Namaku tidak penting. Aku hanyalah seorang mahasiswa semester 4 di salah satu kampus negeri di Jambi. Tapi yang ingin aku ceritakan ini penting—karena ini tentang HMI. Tentang rumah perjuangan yang dulu aku kira akan menjadi tempatku tumbuh, tapi belakangan justru membuatku banyak merenung: apakah aku berada di tempat yang tepat?

Aku bergabung ke HMI dengan niat tulus. Sejak awal aku tahu HMI bukan sekadar organisasi, melainkan wadah kaderisasi umat dan bangsa. Sebuah rumah tempat kita membentuk insan akademis yang bertanggung jawab, mencipta dan mengabdi. Tapi perjalanan ini, setelah dua tahun kurang lebih aku kebingungan akan diriku dan organisasi ini bergumul di dalamnya, membuatku sadar: ada yang salah, dan kita harus berani mengakuinya.

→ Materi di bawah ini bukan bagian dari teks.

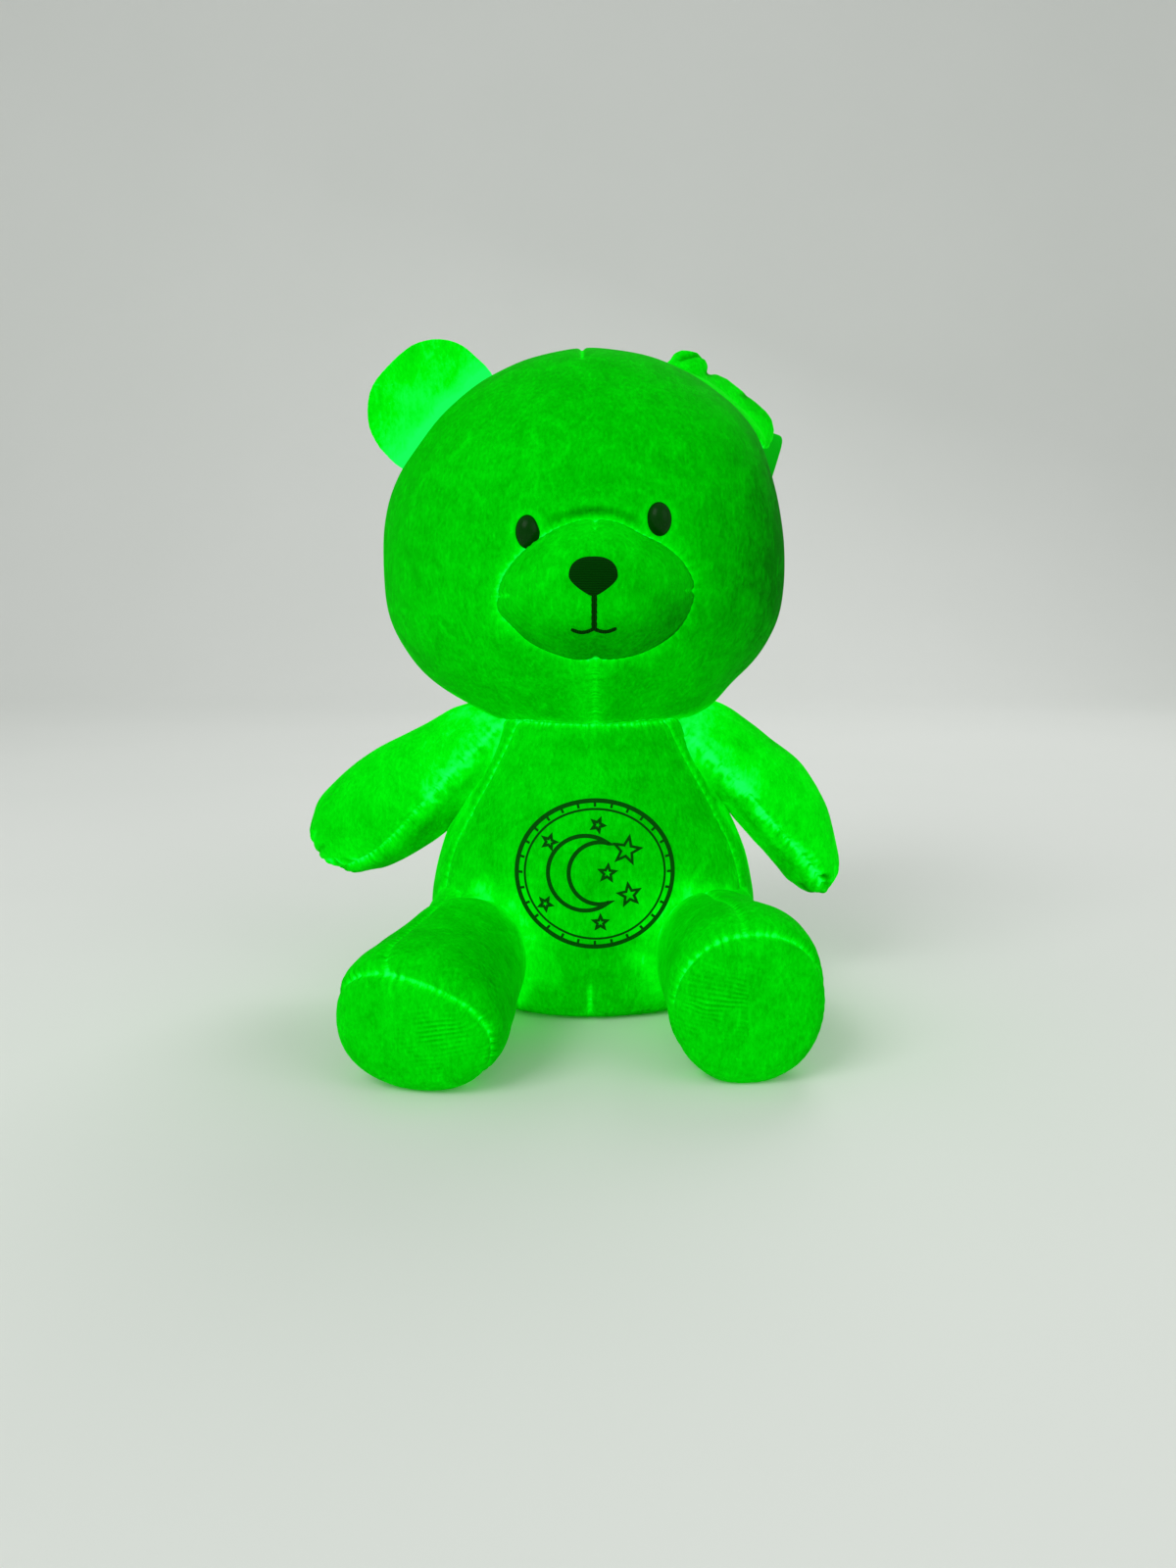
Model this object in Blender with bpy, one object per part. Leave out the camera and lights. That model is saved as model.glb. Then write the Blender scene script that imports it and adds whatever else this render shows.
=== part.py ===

Di cabang Jambi tempatku bergiat, arah gerak organisasi terasa kabur. Tak ada peta jalan yang jelas. Musyawarah seringkali hanya jadi formalitas. Kegiatan kaderisasi minim muatan intelektual. Bahkan diskusi yang dulunya jadi kekuatan HMI, kini kalah oleh agenda-agenda teknis yang membosankan. Cabang sibuk dengan dinamika internal, lupa bahwa di luar sana umat butuh suara kita, bangsa menanti gagasan kita.

Tapi yang lebih menggelisahkan bagiku adalah kondisi komisariat. Komisariat yang seharusnya menjadi “rahim” kaderisasi justru kehilangan ruhnya. Forum LK hanya sekadar dilaksanakan, tak lagi menggugah atau mendidik secara mendalam. Ada yang bahkan memperalat forum ini untuk kepentingan kelompok, bukan untuk melahirkan kader tangguh. Bukankah ini bentuk pengkhianatan terhadap cita-cita HMI?